Rows from an object dataset:
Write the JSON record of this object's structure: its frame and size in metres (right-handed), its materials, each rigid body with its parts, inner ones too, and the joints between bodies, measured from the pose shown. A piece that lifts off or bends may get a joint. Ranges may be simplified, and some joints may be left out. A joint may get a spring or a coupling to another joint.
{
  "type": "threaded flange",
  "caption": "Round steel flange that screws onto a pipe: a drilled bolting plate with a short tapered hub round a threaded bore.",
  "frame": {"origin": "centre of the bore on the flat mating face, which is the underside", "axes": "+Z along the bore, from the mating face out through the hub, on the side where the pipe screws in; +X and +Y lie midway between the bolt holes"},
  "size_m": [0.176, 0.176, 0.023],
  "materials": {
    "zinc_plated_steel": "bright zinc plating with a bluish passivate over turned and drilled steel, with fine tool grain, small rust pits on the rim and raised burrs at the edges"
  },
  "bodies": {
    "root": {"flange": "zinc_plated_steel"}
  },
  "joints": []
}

--

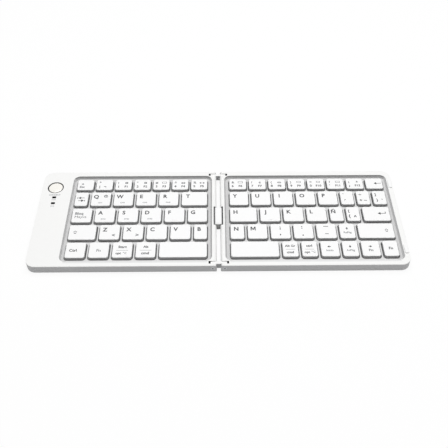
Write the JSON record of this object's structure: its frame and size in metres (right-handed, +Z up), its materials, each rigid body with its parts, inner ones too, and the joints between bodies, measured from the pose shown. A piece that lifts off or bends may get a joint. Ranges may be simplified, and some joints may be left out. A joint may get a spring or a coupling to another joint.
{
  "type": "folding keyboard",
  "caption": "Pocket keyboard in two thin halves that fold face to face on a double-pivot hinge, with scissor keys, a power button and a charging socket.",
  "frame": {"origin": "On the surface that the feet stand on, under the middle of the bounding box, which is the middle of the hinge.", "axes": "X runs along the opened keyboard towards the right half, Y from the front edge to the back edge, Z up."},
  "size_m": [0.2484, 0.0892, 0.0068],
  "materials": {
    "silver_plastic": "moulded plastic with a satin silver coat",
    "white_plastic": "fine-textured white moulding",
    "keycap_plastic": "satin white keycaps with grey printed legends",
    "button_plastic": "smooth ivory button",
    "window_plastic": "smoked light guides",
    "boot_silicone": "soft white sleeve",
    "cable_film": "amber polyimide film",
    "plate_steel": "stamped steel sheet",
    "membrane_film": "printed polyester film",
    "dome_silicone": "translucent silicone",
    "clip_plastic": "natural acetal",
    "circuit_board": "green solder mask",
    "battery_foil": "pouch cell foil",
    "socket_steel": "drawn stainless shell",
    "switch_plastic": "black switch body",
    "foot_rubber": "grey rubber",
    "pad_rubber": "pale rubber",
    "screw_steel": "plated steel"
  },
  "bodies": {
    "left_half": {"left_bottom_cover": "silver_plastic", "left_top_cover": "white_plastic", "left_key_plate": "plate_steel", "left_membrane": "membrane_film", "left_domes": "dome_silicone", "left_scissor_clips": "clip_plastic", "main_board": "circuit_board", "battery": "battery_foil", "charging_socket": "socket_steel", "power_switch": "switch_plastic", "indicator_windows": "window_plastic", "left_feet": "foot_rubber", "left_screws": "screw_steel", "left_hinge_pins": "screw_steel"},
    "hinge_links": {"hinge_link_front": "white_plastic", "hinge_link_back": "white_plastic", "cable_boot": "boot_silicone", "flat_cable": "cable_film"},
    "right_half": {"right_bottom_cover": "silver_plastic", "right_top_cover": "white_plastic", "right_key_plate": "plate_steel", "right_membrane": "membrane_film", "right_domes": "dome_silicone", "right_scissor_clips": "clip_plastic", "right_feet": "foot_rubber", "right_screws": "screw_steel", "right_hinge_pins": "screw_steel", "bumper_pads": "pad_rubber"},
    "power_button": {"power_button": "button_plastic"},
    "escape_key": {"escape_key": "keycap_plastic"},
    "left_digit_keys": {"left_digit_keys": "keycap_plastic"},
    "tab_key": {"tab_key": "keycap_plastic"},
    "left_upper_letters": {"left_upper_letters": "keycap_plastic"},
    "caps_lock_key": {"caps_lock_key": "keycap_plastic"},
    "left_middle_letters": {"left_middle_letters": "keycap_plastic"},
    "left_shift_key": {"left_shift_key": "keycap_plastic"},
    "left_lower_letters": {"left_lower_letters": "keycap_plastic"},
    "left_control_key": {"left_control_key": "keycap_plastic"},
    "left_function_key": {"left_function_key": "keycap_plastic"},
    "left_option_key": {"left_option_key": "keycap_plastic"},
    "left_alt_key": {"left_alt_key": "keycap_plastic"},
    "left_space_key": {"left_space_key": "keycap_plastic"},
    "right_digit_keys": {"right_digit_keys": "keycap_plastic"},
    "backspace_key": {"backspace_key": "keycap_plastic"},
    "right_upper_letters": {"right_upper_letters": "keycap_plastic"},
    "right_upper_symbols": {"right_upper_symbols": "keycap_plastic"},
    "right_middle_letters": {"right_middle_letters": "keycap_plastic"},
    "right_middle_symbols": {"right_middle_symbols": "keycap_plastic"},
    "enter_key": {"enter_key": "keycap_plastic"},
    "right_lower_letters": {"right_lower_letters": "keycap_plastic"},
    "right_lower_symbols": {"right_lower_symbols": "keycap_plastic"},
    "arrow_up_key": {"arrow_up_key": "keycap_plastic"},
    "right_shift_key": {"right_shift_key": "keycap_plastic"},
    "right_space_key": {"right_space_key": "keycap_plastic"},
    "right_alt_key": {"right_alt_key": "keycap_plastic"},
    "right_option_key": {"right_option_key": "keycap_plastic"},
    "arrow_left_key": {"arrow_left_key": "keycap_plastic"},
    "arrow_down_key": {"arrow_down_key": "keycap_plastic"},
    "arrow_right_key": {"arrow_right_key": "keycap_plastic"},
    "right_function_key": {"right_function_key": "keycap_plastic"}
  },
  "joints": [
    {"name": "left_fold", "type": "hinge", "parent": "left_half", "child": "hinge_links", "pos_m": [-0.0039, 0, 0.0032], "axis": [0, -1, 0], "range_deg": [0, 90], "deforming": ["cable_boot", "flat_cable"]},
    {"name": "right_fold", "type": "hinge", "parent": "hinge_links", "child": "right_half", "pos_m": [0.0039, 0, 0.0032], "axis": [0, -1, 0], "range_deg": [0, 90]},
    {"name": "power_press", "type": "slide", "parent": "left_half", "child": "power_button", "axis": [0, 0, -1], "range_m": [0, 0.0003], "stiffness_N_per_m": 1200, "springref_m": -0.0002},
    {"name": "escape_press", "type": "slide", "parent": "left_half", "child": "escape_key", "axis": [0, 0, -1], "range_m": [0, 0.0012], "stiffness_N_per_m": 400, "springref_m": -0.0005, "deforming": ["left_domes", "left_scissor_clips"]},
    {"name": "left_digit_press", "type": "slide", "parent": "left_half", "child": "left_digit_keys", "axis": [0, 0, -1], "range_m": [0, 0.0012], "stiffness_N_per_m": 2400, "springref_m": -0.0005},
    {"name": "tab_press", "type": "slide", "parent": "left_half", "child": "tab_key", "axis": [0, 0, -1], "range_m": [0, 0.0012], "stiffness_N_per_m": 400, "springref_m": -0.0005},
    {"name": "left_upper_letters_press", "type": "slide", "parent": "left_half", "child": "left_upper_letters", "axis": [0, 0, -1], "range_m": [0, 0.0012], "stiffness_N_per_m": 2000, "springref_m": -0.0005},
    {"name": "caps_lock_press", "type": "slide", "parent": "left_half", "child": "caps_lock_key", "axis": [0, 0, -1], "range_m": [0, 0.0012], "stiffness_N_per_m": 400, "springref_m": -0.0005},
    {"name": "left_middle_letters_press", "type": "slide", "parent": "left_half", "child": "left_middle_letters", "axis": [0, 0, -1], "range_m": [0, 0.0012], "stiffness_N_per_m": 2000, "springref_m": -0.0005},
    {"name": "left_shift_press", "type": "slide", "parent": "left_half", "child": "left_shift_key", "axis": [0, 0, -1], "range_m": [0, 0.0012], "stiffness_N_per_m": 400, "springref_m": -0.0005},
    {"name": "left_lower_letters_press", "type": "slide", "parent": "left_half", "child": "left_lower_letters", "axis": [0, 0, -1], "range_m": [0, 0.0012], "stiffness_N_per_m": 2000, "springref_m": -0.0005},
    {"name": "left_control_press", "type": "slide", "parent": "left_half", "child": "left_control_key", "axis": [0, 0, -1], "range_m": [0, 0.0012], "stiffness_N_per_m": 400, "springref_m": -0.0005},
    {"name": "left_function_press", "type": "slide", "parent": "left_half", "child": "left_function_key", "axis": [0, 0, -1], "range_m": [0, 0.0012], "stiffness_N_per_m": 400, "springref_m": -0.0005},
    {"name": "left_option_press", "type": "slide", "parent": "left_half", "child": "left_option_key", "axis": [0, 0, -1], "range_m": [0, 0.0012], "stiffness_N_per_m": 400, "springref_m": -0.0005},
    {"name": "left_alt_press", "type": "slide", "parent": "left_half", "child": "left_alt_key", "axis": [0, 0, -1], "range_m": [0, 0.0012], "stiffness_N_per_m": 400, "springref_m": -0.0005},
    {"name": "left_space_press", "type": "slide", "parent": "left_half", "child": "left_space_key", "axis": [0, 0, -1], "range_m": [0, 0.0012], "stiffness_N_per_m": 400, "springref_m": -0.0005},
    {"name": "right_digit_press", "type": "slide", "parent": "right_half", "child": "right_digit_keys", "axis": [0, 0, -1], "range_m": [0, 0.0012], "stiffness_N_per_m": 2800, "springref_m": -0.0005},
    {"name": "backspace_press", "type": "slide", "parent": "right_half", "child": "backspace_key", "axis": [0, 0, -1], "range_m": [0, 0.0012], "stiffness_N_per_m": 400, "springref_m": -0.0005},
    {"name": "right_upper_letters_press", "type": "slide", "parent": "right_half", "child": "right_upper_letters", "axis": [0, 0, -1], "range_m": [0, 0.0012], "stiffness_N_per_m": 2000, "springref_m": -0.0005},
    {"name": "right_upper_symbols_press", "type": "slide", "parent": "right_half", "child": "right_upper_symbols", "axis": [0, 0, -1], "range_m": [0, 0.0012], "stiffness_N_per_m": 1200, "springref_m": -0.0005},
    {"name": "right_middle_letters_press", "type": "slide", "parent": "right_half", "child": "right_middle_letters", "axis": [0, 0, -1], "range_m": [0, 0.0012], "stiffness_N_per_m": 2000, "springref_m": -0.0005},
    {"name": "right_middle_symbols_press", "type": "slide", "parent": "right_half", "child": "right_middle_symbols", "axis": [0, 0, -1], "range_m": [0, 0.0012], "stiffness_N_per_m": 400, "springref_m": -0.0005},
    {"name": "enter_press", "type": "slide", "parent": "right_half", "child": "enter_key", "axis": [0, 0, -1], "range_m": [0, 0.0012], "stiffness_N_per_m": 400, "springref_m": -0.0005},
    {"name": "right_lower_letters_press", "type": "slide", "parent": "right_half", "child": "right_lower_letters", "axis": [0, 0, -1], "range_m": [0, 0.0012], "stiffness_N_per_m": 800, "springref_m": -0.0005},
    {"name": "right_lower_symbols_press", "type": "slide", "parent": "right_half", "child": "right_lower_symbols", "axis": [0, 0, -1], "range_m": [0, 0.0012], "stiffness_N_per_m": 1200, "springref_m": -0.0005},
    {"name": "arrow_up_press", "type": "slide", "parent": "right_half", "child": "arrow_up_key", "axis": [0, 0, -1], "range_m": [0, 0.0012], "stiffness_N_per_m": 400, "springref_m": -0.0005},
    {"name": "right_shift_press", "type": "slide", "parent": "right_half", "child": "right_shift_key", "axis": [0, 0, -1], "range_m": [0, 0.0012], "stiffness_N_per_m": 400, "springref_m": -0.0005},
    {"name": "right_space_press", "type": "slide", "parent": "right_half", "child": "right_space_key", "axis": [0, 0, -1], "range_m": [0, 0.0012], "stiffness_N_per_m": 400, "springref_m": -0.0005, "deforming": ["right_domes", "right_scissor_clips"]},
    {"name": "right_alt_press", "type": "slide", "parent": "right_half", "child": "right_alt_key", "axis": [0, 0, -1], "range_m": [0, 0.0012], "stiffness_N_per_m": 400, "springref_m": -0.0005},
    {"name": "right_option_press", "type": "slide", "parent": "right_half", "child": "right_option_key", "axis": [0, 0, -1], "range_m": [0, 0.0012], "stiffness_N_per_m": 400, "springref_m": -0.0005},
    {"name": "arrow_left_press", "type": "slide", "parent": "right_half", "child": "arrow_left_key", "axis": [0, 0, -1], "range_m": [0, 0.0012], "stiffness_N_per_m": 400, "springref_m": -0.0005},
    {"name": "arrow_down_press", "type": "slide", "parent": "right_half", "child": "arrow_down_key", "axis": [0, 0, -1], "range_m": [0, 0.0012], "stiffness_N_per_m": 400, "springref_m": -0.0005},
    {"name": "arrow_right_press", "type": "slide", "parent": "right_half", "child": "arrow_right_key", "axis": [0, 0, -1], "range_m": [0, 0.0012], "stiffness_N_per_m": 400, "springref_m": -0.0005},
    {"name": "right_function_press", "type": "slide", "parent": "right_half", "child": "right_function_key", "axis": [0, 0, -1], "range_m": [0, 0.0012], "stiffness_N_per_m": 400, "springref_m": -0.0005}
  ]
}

#### [Set exercise]
Copy every single line of the material above that holds "joints".

#### [Worked answer]
Write the JSON record of this object's structure: its frame and size in metres (right-handed), its materials, each rigid body with its parts, inner ones too, and the joints between bodies, measured from the pose shown. A piece that lifts off or bends may get a joint. Ranges may be simplified, and some joints may be left out. A joint may get a spring or a coupling to another joint.
  "joints": []
Write the JSON record of this object's structure: its frame and size in metres (right-handed, +Z up), its materials, each rigid body with its parts, inner ones too, and the joints between bodies, measured from the pose shown. A piece that lifts off or bends may get a joint. Ranges may be simplified, and some joints may be left out. A joint may get a spring or a coupling to another joint.
  "joints": [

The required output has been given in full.